You might blame the traders themselves, and it is true that some are mightily unscrupulous, but it is not the individuals who should be blamed, but the system, and the government that encourages it. I am told that such tragedy is not known among the Eskimos in Greenland, under Danish rule, though it matches the colonial pattern elsewhere--in the sugar islands of the Caribbean, for eample, where the natives were persuaded to forego their food crops in order to plant sugar cane, and where starvation results when the sugar crop is poor or when the market drops and the price breaks.

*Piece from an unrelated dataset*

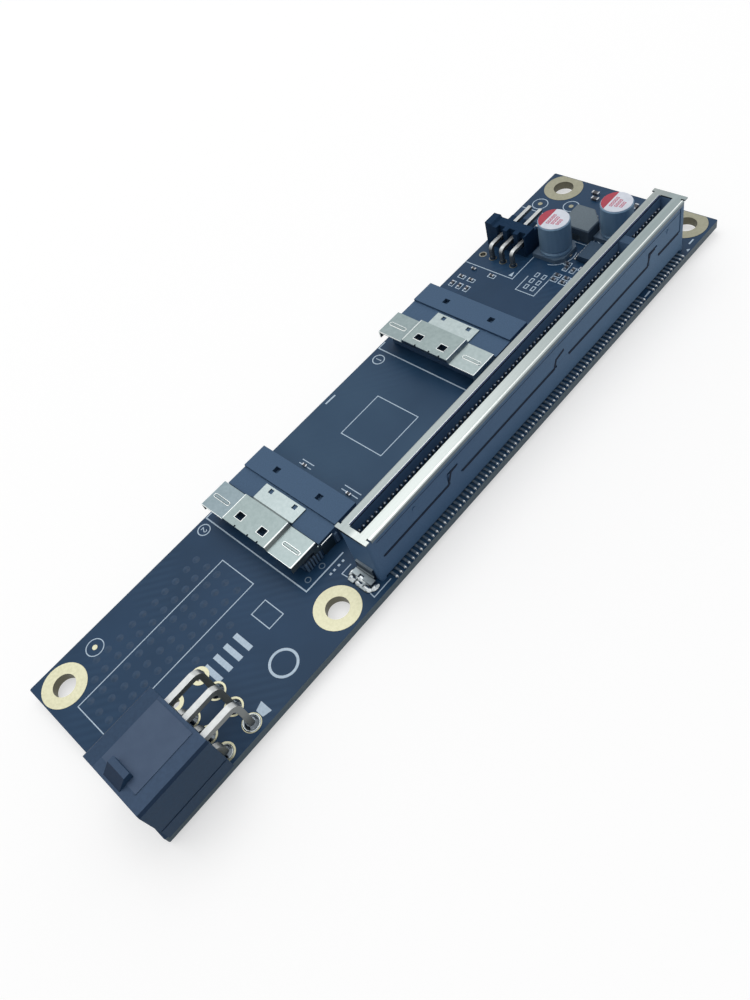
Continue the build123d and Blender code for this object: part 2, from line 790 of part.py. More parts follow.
def inductor_body():
    """The pressed powder block of the inductor, with two of its corners cut away."""
    length, width = inductor_length / 2, inductor_width / 2
    cut = inductor_cut
    outline = [(-length, -width), (length - cut, -width), (length, cut - width),
               (length, width), (cut - length, width), (-length, width - cut)]
    body = Pos(0, 0, inductor_lift) * extrude(make_face(Polyline(*outline, close=True)),
                                              amount=inductor_height - inductor_lift)
    body = chamfer(body.edges().group_by(Axis.Z)[-1], inductor_rim)
    half = inductor_terminal_width / 2
    t = inductor_terminal_thickness
    rise = inductor_terminal_rise
    fold = inductor_terminal_fold
    recesses = [block(-length - 1, t - length, -half, half, -1, rise),
                block(length - t, length + 1, -half, half, -1, rise),
                block(-length - 1, fold - length, -half, half, -1, t),
                block(length - fold, length + 1, -half, half, -1, t)]
    return body - recesses


def inductor_terminals():
    """Two tinned copper strips that fold up the ends of the block."""
    side = inductor_length / 2
    t = inductor_terminal_thickness
    inner = side - inductor_terminal_fold
    outline = [(inner, 0), (side, 0), (side, inductor_terminal_rise),
               (side - t, inductor_terminal_rise), (side - t, t), (inner, t)]
    return [plate_xz([(way * x, z) for x, z in outline], 0, inductor_terminal_width)
            for way in (-1, 1)]


def regulator_body():
    """The black package of the regulator, with drafted sides."""
    length, width = regulator_length, regulator_width
    middle = (regulator_lift + regulator_height) / 2
    lower = Pos(0, 0, regulator_lift) * Rectangle(length - regulator_draft,
                                                  width - regulator_draft)
    waist = Pos(0, 0, middle) * Rectangle(length, width)
    upper = Pos(0, 0, regulator_height) * Rectangle(length - regulator_draft,
                                                    width - regulator_draft)
    return loft([lower, waist]) + loft([waist, upper])


def regulator_lead_set():
    """Gull-wing leads along the two long sides of the regulator."""
    middle = (regulator_lift + regulator_height) / 2
    wall = regulator_width / 2
    t = regulator_lead_thickness
    knee = wall + 2 * t
    ankle = wall + 3 * t
    first = -regulator_pitch * (regulator_leads - 1) / 2
    places = [(first + i * regulator_pitch, 0, 0) for i in range(regulator_leads)]
    outline = [(wall, middle - t / 2), (knee, middle - t / 2), (ankle, 0),
               (wall + regulator_lead_reach, 0), (wall + regulator_lead_reach, t),
               (ankle + t, t), (knee + t, middle + t / 2), (wall, middle + t / 2)]
    result = []
    for way in (-1, 1):
        lead = plate_yz([(way * y, z) for y, z in outline], 0, regulator_lead_width)
        result += copies(lead, places)
    return result


def chip_parts():
    """Bodies and end caps of the chip resistors and capacitors."""
    bodies, caps = [], []
    for (length, width, height, cap), places in ((large_chip, large_chip_places),
                                                 (small_chip, small_chip_places)):
        inner = length / 2 - cap
        for far_margin, y, along in places:
            turn = Location((board_length - far_margin, y, 0), (0, 0, 0 if along else 90))
            bodies.append(block(-inner, inner, -width / 2, width / 2, chip_gap,
                                height - chip_gap).moved(turn))
            for way in (-1, 1):
                edges = sorted((way * inner, way * length / 2))
                caps.append(block(*edges, -width / 2, width / 2, 0, height).moved(turn))
    return bodies, caps


def main_pieces():
    """Write every named piece of the card."""
    os.makedirs("parts", exist_ok=True)
    save("circuit_board", circuit_board())
    save("mounting_hole_plating",
         plated_holes(mounting_bore_radius, mounting_pad_radius, mounting_plating_wall,
                      mounting_places))
    save("alignment_marks", all_solids([rod(mark_radius, x, y, 0, pad_height)
                                        for x, y in mark_places]))

    save("slot_housing", slot_housing())
    save("slot_frame", slot_frame())
    save("slot_contacts_edge_side", slot_contacts(-1))
    save("slot_contacts_inner_side", slot_contacts(1))
    save("slot_anchor_near", slot_anchor(slot_near_x, -1, anchor_foot_near))
    save("slot_anchor_far", slot_anchor(slot_far_x, 1, anchor_foot_far))

    pieces = {"housing": receptacle_housing(), "rear_cover": receptacle_rear_cover(),
              "shell": receptacle_shell(), "upper_contacts": upper_contacts(),
              "lower_contacts": lower_contacts()}
    for number, front in enumerate(receptacle_fronts, start=1):
        place = Location((front, receptacle_centre_y, 0))
        for name, piece in pieces.items():
            save(f"receptacle_{number}_{name}", piece.moved(place))

    save("power_header_housing", power_header_housing())
    save("power_hole_plating", plated_holes(power_hole_radius, power_pad_radius, plating_wall,
                                            power_places))
    end = -board_thickness - pin_tail
    feet = []
    for i, (y, z) in enumerate(power_cells()):
        upper = i >= power_columns
        foot_x = power_far_row_x if upper else power_near_row_x
        pin = bent_pin(pin_start_x, foot_x, z, end, pin_thickness, pin_bend_radius)
        row = "upper" if upper else "lower"
        save(f"power_pin_{row}_{i % power_columns + 1}", pin.moved(Location((0, y, 0))))
        feet.append((foot_x, y))
    save("power_solder_joints", solder_joints(pin_thickness, power_pad_radius, feet))

    save("aux_header_housing", aux_header_housing())
    save("aux_hole_plating", plated_holes(aux_hole_radius, aux_pad_radius, plating_wall,
                                          aux_places))
    aux_pin = bent_pin(-aux_foot_x - aux_pin_length, -aux_foot_x, aux_pin_height, end,
                       aux_pin_size, aux_pin_bend_radius)
    aux_pin = mirror(aux_pin, Plane.YZ)
    for number, y in enumerate(aux_ys, start=1):
        save(f"aux_pin_{number}", aux_pin.moved(Location((0, y, 0))))
    save("aux_solder_joints", solder_joints(aux_pin_size, aux_pad_radius,
                                            [(aux_foot_x, y) for y in aux_ys]))

    for number, (far_margin, y) in enumerate(capacitor_places, start=1):
        place = (board_length - far_margin, y, 0)
        save(f"capacitor_{number}_base", capacitor_base().moved(Location(place)))
        save(f"capacitor_{number}_can", capacitor_can().moved(Location(place)))
        save(f"capacitor_{number}_leads", all_solids(copies_of(capacitor_leads(), place)))
    place = (board_length - inductor_far_margin, inductor_y, 0)
    save("inductor_body", inductor_body().moved(Location(place)))
    save("inductor_terminals", all_solids(copies_of(inductor_terminals(), place)))
    place = (board_length - regulator_far_margin, regulator_y, 0)
    save("regulator_body", regulator_body().moved(Location(place)))
    save("regulator_leads", all_solids(copies_of(regulator_lead_set(), place)))
    bodies, caps = chip_parts()
    save("chip_bodies", all_solids(bodies))
    save("chip_end_caps", all_solids(caps))


main_pieces()
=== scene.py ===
import math

import bpy
import numpy as np
from mathutils import Matrix, Vector


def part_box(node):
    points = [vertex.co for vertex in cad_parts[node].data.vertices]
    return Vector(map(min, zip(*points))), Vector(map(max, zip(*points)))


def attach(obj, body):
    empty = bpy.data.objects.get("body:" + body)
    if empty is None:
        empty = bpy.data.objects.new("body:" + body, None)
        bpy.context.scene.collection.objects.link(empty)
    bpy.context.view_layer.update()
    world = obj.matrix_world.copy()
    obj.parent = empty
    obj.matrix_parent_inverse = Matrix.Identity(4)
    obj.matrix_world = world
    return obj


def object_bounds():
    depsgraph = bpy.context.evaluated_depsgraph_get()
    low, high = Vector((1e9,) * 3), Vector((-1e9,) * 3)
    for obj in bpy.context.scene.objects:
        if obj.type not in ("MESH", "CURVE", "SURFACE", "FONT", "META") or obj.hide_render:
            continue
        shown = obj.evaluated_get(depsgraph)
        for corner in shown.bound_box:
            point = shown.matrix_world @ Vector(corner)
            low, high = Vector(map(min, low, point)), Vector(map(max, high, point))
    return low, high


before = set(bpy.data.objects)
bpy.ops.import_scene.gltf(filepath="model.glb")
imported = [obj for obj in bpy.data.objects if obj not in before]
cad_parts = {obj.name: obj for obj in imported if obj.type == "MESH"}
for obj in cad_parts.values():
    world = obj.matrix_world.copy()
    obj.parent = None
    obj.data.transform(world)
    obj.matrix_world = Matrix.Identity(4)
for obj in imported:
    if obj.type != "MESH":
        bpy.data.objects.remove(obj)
size_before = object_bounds()

# The circuit board is a glass laminate panel with copper tracks on both faces, covered with
# a dark blue solder mask. The mask is sprayed on and cured, so it is smooth, shows the tracks
# under it as faint ridges, and leaves the routed edges bare.
MM = 0.001
board_low, board_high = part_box("circuit_board")


def feed(tree, socket, value):
    """Set a number or a colour on a socket, or link another node's output to it."""
    if isinstance(value, tuple):
        socket.default_value = (*value, 1.0)
    elif isinstance(value, (int, float)):
        socket.default_value = value
    else:
        tree.links.new(value, socket)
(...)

The Eskimos have never heard of the seven lean kine. A trapper may bag three hundred foxes in one year and three the next, but it never occurs to him to store provisions against a bad season. Of course, we must blame him for his improvidence. But must we not also blame the white men who profit vilely from the Eskimo's ignorance, who take advantage of a good fox season by importing diamond rings, gold watches, silk dresses, chronometers, and similar goods? Of what use is a diamond ring to a woman who's going to wear it for cutting seal blubber, if she's lucky enough to have a seal to cut up? What good is a chronometer, complete with sweep second hand, to a man who doesn't care a whit for time? Of what use is a silk dress under a greasy caribou parka?
With melancholy one must watch a venal civilization displace the old Eskimo style. The white man is as devious as Sila. He takes much, and gives little. He talks big, and the rewards look inviting, but when the season is over he has the foxes and what has Inuk?
An empty belly. A forlorn view of the future. The precious watch will soon be opened to see what makes it tick and ruined by snow or water. The elegant dress will soon because a greasy snot-stained rag. The diamong ring will not be worn long before it is lost down a seals' hole. Alas!